A classic Christological text

Jesus is involved in creation and redemption

  • – Sovereign over creation [the meaning of firstborn is rank not a created being]
  • – Supreme; pre-existent
  • – Bird even calls Jesus ‘the intergalactic glue that holds the universe together’
  • – In whom redemption is found
  • – In whom the fullness of God dwells
  • – Ruler over all powers and authorities through whose work on the cross cosmic reconciliation occurs
  • – The entire created order is set in motion by him and for him

Even from these snapshot sketches it is clear that Paul and the early Jewish Christians had such a remarkable experience of Jesus that they could, without hesitation worship him as the resurrected Lord and the incarnate Son. Yet they did so with theological subtlety, maintaining a monotheistic faith in the one God of Israel who acts through his Son, in the power of his Spirit, to redeem the world. Thus for Paul, God is known “in the grace of the Lord Jesus Christ , in the love of the Father and in the fellowship of the Holy Spirit.”

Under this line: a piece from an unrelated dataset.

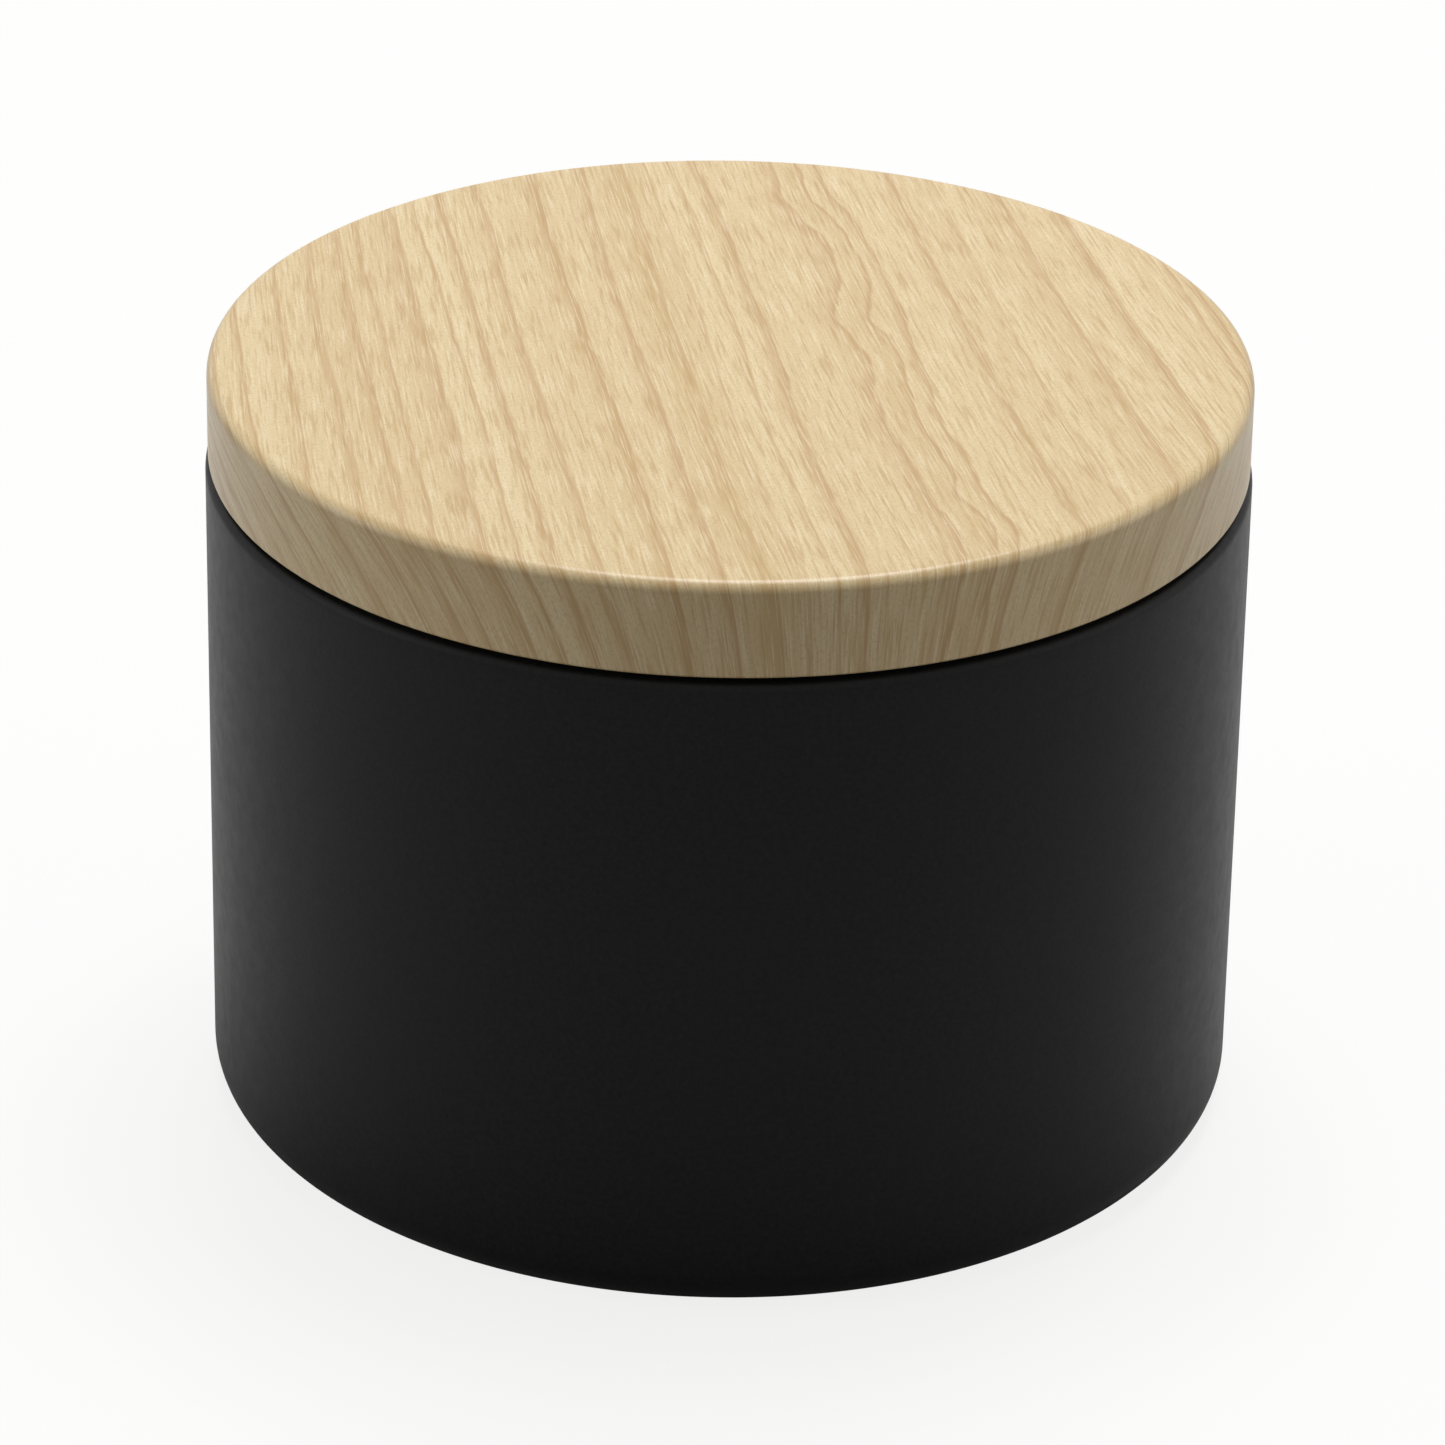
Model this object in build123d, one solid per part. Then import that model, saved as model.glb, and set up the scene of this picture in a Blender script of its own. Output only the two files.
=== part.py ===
"""Candle tin: a drawn sheet-metal tin with a slip lid, filled with wax round one wick.

The lid drops over a neck that is drawn in at the top of the tin, so that its skirt stands
flush with the tin's wall. A foam liner, held in the lid behind the curled lower edge of the
skirt, seals on the rim. Inside, a foam dot sticks the wick's foot to the floor of the tin.

Frame: millimetres, +Z up, origin at the centre of the foot ring on the plane it stands on.
Every piece is round about Z, apart from the two crimps that close the foot on the wick.
"""

import os

from build123d import *

# Tin
tin_radius = 40.0
overall_height = 60.5  # closed, from the foot to the top of the lid
tin_sheet = 0.28
heel_radius = 3.2
shoulder_radius = 0.7
neck_root_radius = 0.4
rim_bead_radius = 0.9
foot_ring_width = 6.0  # from the wall in to the edge of the recess
recess_depth = 1.2  # height of the floor panel above the foot
recess_edge_radius = 0.4
foot_edge_radius = 0.7

# Lid
lid_setback = 0.2  # skirt inside the line of the tin's wall, on the radius
lid_height = 7.6  # outside, from the top down to the edge of the skirt
lid_sheet = 0.25
lid_edge_radius = 1.0
lid_bead_radius = 0.4
bead_sweep = 270.0  # degrees that both rolled edges turn through

# Liner
liner_thickness = 1.0
liner_edge_radius = 0.48

# Candle
wax_headroom = 5.6  # wax surface below the shoulder
wick_radius = 1.25
wick_trim = 6.4  # wick that stands above the wax
dot_radius = 10.0
dot_thickness = 1.0
foot_plate_radius = 10.0
foot_plate_sheet = 0.25
foot_neck_height = 6.0
foot_neck_root_radius = 0.6
crimp_width = 1.6
crimp_height = 1.0
crimp_depth = 0.12

# Base label
label_radius = 25.0
label_thickness = 0.15

# Clearances
lid_slip = 0.15  # neck to the skirt's curled edge, on the radius
lid_gap = 0.4  # shoulder to the edge of the skirt, with the lid down
liner_clearance = 0.3  # liner to the inside of the skirt, on the radius
rim_clearance = 0.05  # rim to the underside of the liner
wax_clearance = 0.05  # wax to the tin, left as it cools and shrinks
wick_clearance = 0.02  # wick to the foot's neck, and wax to the wick and its foot

# Levels and radii that follow from the sizes above
foot_inner_radius = tin_radius - foot_ring_width
lid_radius = tin_radius - lid_setback
skirt_level = overall_height - lid_height
shoulder_level = skirt_level - lid_gap
liner_top = overall_height - lid_sheet
rim_level = liner_top - liner_thickness - rim_clearance
neck_radius = lid_radius - 2 * lid_bead_radius - lid_slip
floor_level = recess_depth + tin_sheet
dot_top = floor_level + dot_thickness
foot_neck_bore = wick_radius + wick_clearance
wax_level = shoulder_level - wax_headroom
wick_top = wax_level + wick_trim


def turned(*edges):
    """The solid that a closed outline, drawn as radius and height, sweeps about Z."""
    return revolve(Plane.XZ * make_face(edges), Axis.Z)


def disc(radius, bottom, thickness):
    """A flat round plate on Z with its underside at the bottom level."""
    return Pos(0, 0, bottom) * Cylinder(
        radius, thickness, align=(Align.CENTER, Align.CENTER, Align.MIN)
    )


def tin_wall_line(inset, top):
    """The line of the tin's wall, moved inwards from its outer face, from the axis to a top
    level on the neck. A bend that is hollow from outside opens as the line moves in."""
    points = [
        (0, recess_depth + inset),
        (foot_inner_radius + inset, recess_depth + inset),
        (foot_inner_radius + inset, inset),
        (tin_radius - inset, inset),
        (tin_radius - inset, shoulder_level - inset),
        (neck_radius - inset, shoulder_level - inset),
        (neck_radius - inset, top),
    ]
    radii = [
        recess_edge_radius + inset,
        foot_edge_radius - inset,
        heel_radius - inset,
        shoulder_radius - inset,
        neck_root_radius + inset,
    ]
    return FilletPolyline(*points, radius=radii)


def tin_body():
    """Drawn tin: recessed floor, foot ring, heel, wall, shoulder, neck and a rolled rim."""
    bead_level = rim_level - rim_bead_radius
    bead_centre = (neck_radius - rim_bead_radius, bead_level)
    outside = tin_wall_line(0, bead_level)
    inside = tin_wall_line(tin_sheet, bead_level)
    bead_outside = CenterArc(bead_centre, rim_bead_radius, 0, bead_sweep)
    bead_inside = CenterArc(bead_centre, rim_bead_radius - tin_sheet, 0, bead_sweep)
    return turned(
        outside,
        bead_outside,
        Line(bead_outside @ 1, bead_inside @ 1),
        bead_inside,
        inside,
        Line(inside @ 0, outside @ 0),
    )


def lid_line(inset):
    """The line of the lid's top and skirt, moved inwards from its outer face."""
    return FilletPolyline(
        (0, overall_height - inset),
        (lid_radius - inset, overall_height - inset),
        (lid_radius - inset, skirt_level + lid_bead_radius),
        radius=lid_edge_radius - inset,
    )


def lid_shell():
    """Drawn lid: flat top, rounded edge and a skirt whose lower edge is rolled inwards."""
    bead_centre = (lid_radius - lid_bead_radius, skirt_level + lid_bead_radius)
    outside = lid_line(0)
    inside = lid_line(lid_sheet)
    bead_outside = CenterArc(bead_centre, lid_bead_radius, 0, -bead_sweep)
    bead_inside = CenterArc(bead_centre, lid_bead_radius - lid_sheet, 0, -bead_sweep)
    return turned(
        outside,
        bead_outside,
        Line(bead_outside @ 1, bead_inside @ 1),
        bead_inside,
        inside,
        Line(inside @ 0, outside @ 0),
    )


def lid_liner():
    """Foam disc with soft edges that lies against the underside of the lid."""
    plate = disc(
        lid_radius - lid_sheet - liner_clearance,
        liner_top - liner_thickness,
        liner_thickness,
    )
    return fillet(plate.edges(), liner_edge_radius)


def wick_dot():
    """Double-sided foam dot that sticks the wick's foot to the floor of the tin."""
    return disc(dot_radius, floor_level, dot_thickness)


def foot_blank(clearance=0.0):
    """The foot before crimping: a plate with a tube drawn up from it. A clearance lets it
    out on every side but the underside, for the space that it takes in the wax."""
    top = dot_top + foot_neck_height + clearance
    plate_top = dot_top + foot_plate_sheet + clearance
    neck_outside = foot_neck_bore + foot_plate_sheet + clearance
    edge = foot_plate_radius + clearance
    outside = FilletPolyline(
        (neck_outside, top),
        (neck_outside, plate_top),
        (edge, plate_top),
        radius=foot_neck_root_radius - clearance,
    )
    return turned(
        outside,
        Polyline(
            (edge, plate_top), (edge, dot_top), (foot_neck_bore, dot_top), (foot_neck_bore, top)
        ),
        Line((foot_neck_bore, top), (neck_outside, top)),
    )


def wick_foot():
    """Metal foot with its neck nipped from two sides to grip the wick."""
    foot = foot_blank()
    crimp_level = dot_top + foot_neck_height / 2
    face = foot_neck_bore + foot_plate_sheet - crimp_depth
    for side in (-1, 1):
        nip = Box(
            foot_plate_sheet,
            crimp_width,
            crimp_height,
            align=(Align.MIN if side > 0 else Align.MAX, Align.CENTER, Align.CENTER),
        )
        foot -= Pos(side * face, 0, crimp_level) * nip
    return foot


def wick():
    """Round braid from the dot up to its trimmed end."""
    return disc(wick_radius, dot_top, wick_top - dot_top)


def wax_fill():
    """Wax poured to its level, with the room that the dot, the foot and the wick take."""
    wall = tin_wall_line(tin_sheet + wax_clearance, rim_level)
    poured = turned(wall, Polyline(wall @ 1, (0, rim_level), wall @ 0))
    poured -= disc(tin_radius, wax_level, overall_height)
    # The wax lies on the floor itself, so it reaches down through its clearance there.
    poured += disc(foot_inner_radius - recess_edge_radius, floor_level, heel_radius)
    dot_room = disc(dot_radius + wax_clearance, floor_level, dot_thickness)
    foot_room = foot_blank(wick_clearance)
    wick_room = disc(wick_radius + wick_clearance, dot_top, overall_height)
    return poured - dot_room - foot_room - wick_room


def base_label():
    """Plain round label on the underside of the floor, up inside the foot ring."""
    return disc(label_radius, recess_depth - label_thickness, label_thickness)


pieces = {
    "tin_body": tin_body,
    "lid_shell": lid_shell,
    "lid_liner": lid_liner,
    "wax_fill": wax_fill,
    "wick": wick,
    "wick_foot": wick_foot,
    "wick_dot": wick_dot,
    "base_label": base_label,
}

os.makedirs("parts", exist_ok=True)
for name, make in pieces.items():
    export_step(make(), f"parts/{name}.step")
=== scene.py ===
import math

import bpy
import numpy as np
from mathutils import Matrix, Vector


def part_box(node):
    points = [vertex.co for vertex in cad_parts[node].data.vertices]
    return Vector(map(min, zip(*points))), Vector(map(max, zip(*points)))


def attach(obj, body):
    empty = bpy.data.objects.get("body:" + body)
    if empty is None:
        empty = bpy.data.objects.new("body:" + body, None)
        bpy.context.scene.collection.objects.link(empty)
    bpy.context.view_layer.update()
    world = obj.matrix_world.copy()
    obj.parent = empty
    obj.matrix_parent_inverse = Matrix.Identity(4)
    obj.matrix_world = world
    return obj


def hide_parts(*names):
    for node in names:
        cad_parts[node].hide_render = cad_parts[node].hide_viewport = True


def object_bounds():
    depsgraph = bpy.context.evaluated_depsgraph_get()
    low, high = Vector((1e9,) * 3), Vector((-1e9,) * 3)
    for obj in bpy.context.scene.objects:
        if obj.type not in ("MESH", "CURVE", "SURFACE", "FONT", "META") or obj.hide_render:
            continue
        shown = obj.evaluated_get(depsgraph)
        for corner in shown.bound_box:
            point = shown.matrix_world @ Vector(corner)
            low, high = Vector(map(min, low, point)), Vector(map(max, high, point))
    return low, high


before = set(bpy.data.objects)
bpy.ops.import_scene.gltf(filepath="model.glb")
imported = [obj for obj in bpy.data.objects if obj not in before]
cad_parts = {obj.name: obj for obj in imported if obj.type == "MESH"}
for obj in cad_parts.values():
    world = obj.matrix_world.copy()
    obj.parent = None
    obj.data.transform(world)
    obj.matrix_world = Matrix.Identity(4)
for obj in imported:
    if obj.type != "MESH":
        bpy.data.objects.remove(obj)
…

Bird’s focus is simply on Paul so of course he doesn’t get into how these claims for centuries have been, and are, the subject of fierce debate and ongoing ‘quests’. One thing is clear. Just as the gospel is all about the good news of Jesus, so Christianity itself is ‘all about Jesus’ – who he is and what he has done. Yet this christocentricism should NEVER be divorced from monotheism and Trinitarianism. Paul held them together, so should we. This is the wonder and mystery of the triune God.